To wrap things up, if you are looking to get into the 1/8th scale buggy electric scene, you will want to look at a Caster! The layout and balance is better then anything you are going to get from an electric conversion. The buggy is easy to work on, super fast with this setup, and a blast to drive! Stock up on a few extra parts since your track might not have them in stock, but ordering on line is easy and quick!
As with all our stuff, if you see me at a bash or at the track, feel free to stop by, say hi and check out the stuff! I’ll give ya some stickers, and even let ya try stuff! (maybe… if you ask nice)

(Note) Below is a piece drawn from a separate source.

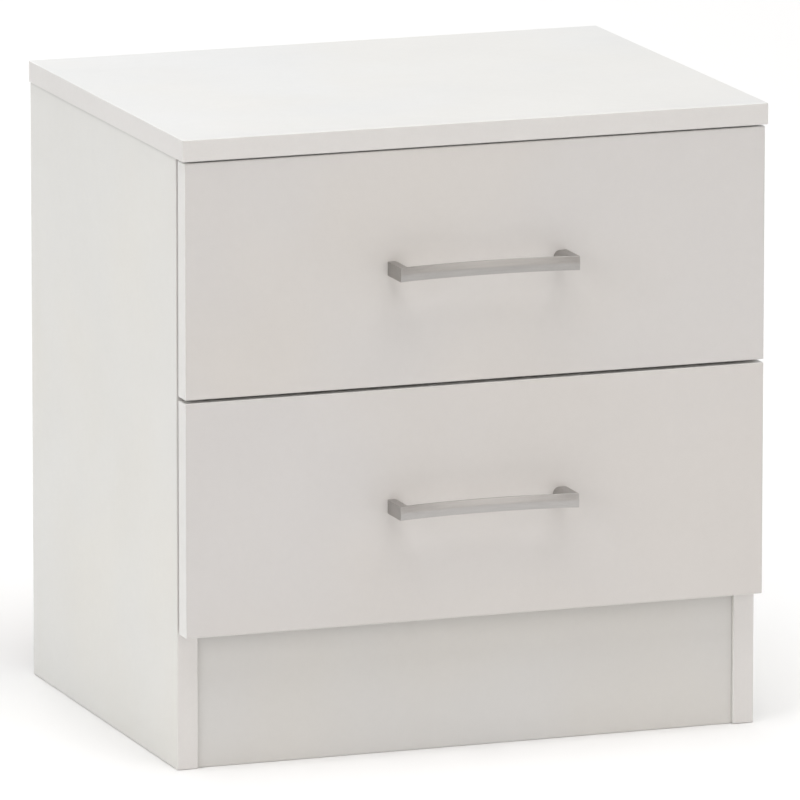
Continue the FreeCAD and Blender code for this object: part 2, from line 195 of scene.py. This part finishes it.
def board(name, node, thick, face, edge, seed, foil=False, glue=0.86, band=0.8, end_band_light=1.0, painted_lift=0.0, painted_shade=None):
    """White faced board. thick is the axis across its thickness (0 X, 1 Y, 2 Z).
    face and edge are the colours of the pressed face and of the edge band; end_band_light lightens the band on
    the X ends, painted light for the ends catching more light. painted_lift is how much the foil is lightened round
    the handle, painted light against the handle's shade.
    painted_shade is (height where it begins, height of the most, tone there): painted shade, darker towards the top,
    under the part above."""
    g = Graph(name, ior=1.5, specular=0.42)
    lo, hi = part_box(node)
    centre, half = (lo + hi) / 2, (hi - lo) / 2
    rel = g.vec("ABSOLUTE", g.vec("SUBTRACT", g.obj, tuple(centre)))
    inn = g.split(g.vec("SUBTRACT", tuple(half), rel))
    a, b = [i for i in range(3) if i != thick]
    rim = g.math("MINIMUM", inn[a], inn[b])                # distance in from the board's outline
    deep = g.math("MINIMUM", rim, inn[thick])              # distance in from every outer face
    across = g.math("ABSOLUTE", g.split(g.nrm)[thick])
    is_face = g.span(across, 0.55, 0.8, 0.0, 1.0, smooth=True)

    p = stretched(g, 1.0, 1.0, 1.0, (seed, seed * 1.3, seed * 0.37))
    cloud = g.noise(p, 9.0, 3.0, 0.55)                     # slow tone drift across the sheet
    mottle = g.noise(p, 150.0, 3.0, 0.6)                   # pulp clouding of the paper
    fibre = g.noise(p, 1500.0, 2.0, 0.6)                   # fine speckle
    tone = g.math("ADD", g.span(cloud, 0.25, 0.75, -0.014, 0.014),
                  g.math("ADD", g.span(mottle, 0.25, 0.75, -0.008, 0.008),
                         g.span(fibre, 0.2, 0.8, -0.012, 0.012)))
    warm = tuple(c * k for c, k in zip(face, (1.006, 1.0, 0.988)))
    cool = tuple(c * k for c, k in zip(face, (0.994, 1.0, 1.010)))
    col = g.mix(g.span(g.noise(p, 5.0, 2.0), 0.35, 0.65, 0.0, 1.0, smooth=True), warm, cool)

    # edge band: smoother plastic, faint streaks along its length
    lengthwise = [1800.0, 1800.0, 1800.0]
    longest = max((a, b), key=lambda i: half[i])
    lengthwise[longest] = 60.0
    streak = g.noise(stretched(g, *lengthwise), 1.0, 2.0, 0.6)
    band_col = g.shade(g.mix(streak, tuple(c * 0.992 for c in edge), tuple(c * 1.008 for c in edge)), 1.0)
    # painted light: the band on the X ends is made lighter, as if the ends catch more light
    if end_band_light != 1.0:
        at_end = g.math("ABSOLUTE", g.split(g.nrm)[0])
        band_col = g.shade(band_col, g.span(at_end, 0.55, 0.8, 1.0, end_band_light, smooth=True))
    col = g.mix(is_face, band_col, col)

    # the hairline of glue where the band meets the face, and the slight rub along the arris
    off = g.math("ABSOLUTE", g.math("SUBTRACT", rim, (band + 0.15) * MM))
    line = g.math("MULTIPLY", g.span(off, 0.0, 0.16 * MM, 1.0, 0.0, smooth=True), is_face)
    broken = g.span(g.noise(p, 260.0, 2.0), 0.3, 0.65, 0.35, 1.0)
    line = g.math("MULTIPLY", line, broken)
    rub = g.math("MULTIPLY", g.span(rim, 0.0, 3.0 * MM, 1.0, 0.0, smooth=True), g.span(g.noise(p, 420.0, 3.0), 0.45, 0.75, 0.0, 1.0))
    tone = g.math("ADD", tone, g.math("ADD", g.math("MULTIPLY", line, glue - 1.0), g.math("MULTIPLY", rub, 0.012)))
    col = g.shade(col, g.math("ADD", tone, 1.0))

    if painted_lift:                                              # painted light: the foil round the handle is lightened to cancel the handle's shade on it
        out = g.split(rel)
        near = g.math("MULTIPLY", g.span(out[0], 48.0 * MM, 84.0 * MM, 1.0, 0.0, smooth=True),
                      g.span(out[2], 2.0 * MM, 23.0 * MM, 1.0, 0.0, smooth=True))
        patchy = g.span(g.noise(p, 30.0, 2.0), 0.3, 0.7, 0.9, 1.1)
        col = g.shade(col, g.math("ADD", 1.0, g.math("MULTIPLY", g.math("MULTIPLY", near, patchy), painted_lift)))
    if painted_shade:                                              # painted shade: darker towards the top, where the part above shades it
        z0, z1, least = painted_shade
        up = g.span(g.split(g.obj)[2], z0, z1, 0.0, 1.0, smooth=True)
        col = g.shade(col, g.math("ADD", 1.0, g.math("MULTIPLY", up, least - 1.0)))

    raw = g.span(deep, 0.85 * MM, 1.0 * MM, 0.0, 1.0)      # inside a drilled hole or groove
    col = g.mix(raw, col, chipboard(g, seed))

    # gloss: soft smudges, the band a little shinier, raw board matt
    smudge = g.noise(p, 14.0, 4.0, 0.6, 0.6)
    pore = g.noise(p, 700.0, 2.0)
    rough = g.math("ADD", g.span(smudge, 0.3, 0.7, 0.37, 0.46), g.span(pore, 0.3, 0.7, -0.025, 0.025))
    rough = g.math("SUBTRACT", rough, g.math("MULTIPLY", g.math("SUBTRACT", 1.0, is_face), 0.06))
    rough = g.math("MAXIMUM", rough, g.math("MULTIPLY", raw, 0.9))

    # relief: press-plate waviness, pearl structure, fine grain; the glue hairline sunk a little
    wave = g.bump(g.noise(p, 55.0, 2.0), 0.00006, 0.8)
    pearl = g.bump(g.cells(p, 620.0, feature="SMOOTH_F1"), 0.000035 if not foil else 0.00002, 0.55, wave)
    grain = g.bump(g.noise(p, 1900.0, 2.0), 0.000016, 0.5, pearl)
    seam = g.bump(g.math("MULTIPLY", line, -1.0), 0.00004, 0.8, grain)
    return g.finish(col, rough, seam)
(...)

SUMMARY Time To Bash – 7.0/10 – It’s not a complete kit build, but there is some work to do. Workability – 9.0/10 – The buggy has been easy to work on, and easy to fix. Car Show Rating – 8.5/10 – A ‘quiet’ 8th scale buggy gets some attention. It’s fast and fly’s great! Bash-A-Bility – 7.5/10 – We have busted a few parts during testing. All small stuff, no MAJOR issues. Big Squid Rating – 8.5/10 – Tentacles.. If you are looking at getting into 1:8 scale electric, there is a Caster in your future!
Time To Bash – 7.0/10 – It’s not a complete kit build, but there is some work to do.
Workability – 9.0/10 – The buggy has been easy to work on, and easy to fix.
Car Show Rating – 8.5/10 – A ‘quiet’ 8th scale buggy gets some attention. It’s fast and fly’s great!
Bash-A-Bility – 7.5/10 – We have busted a few parts during testing. All small stuff, no MAJOR issues.
Big Squid Rating – 8.5/10 – Tentacles.. If you are looking at getting into 1:8 scale electric, there is a Caster in your future!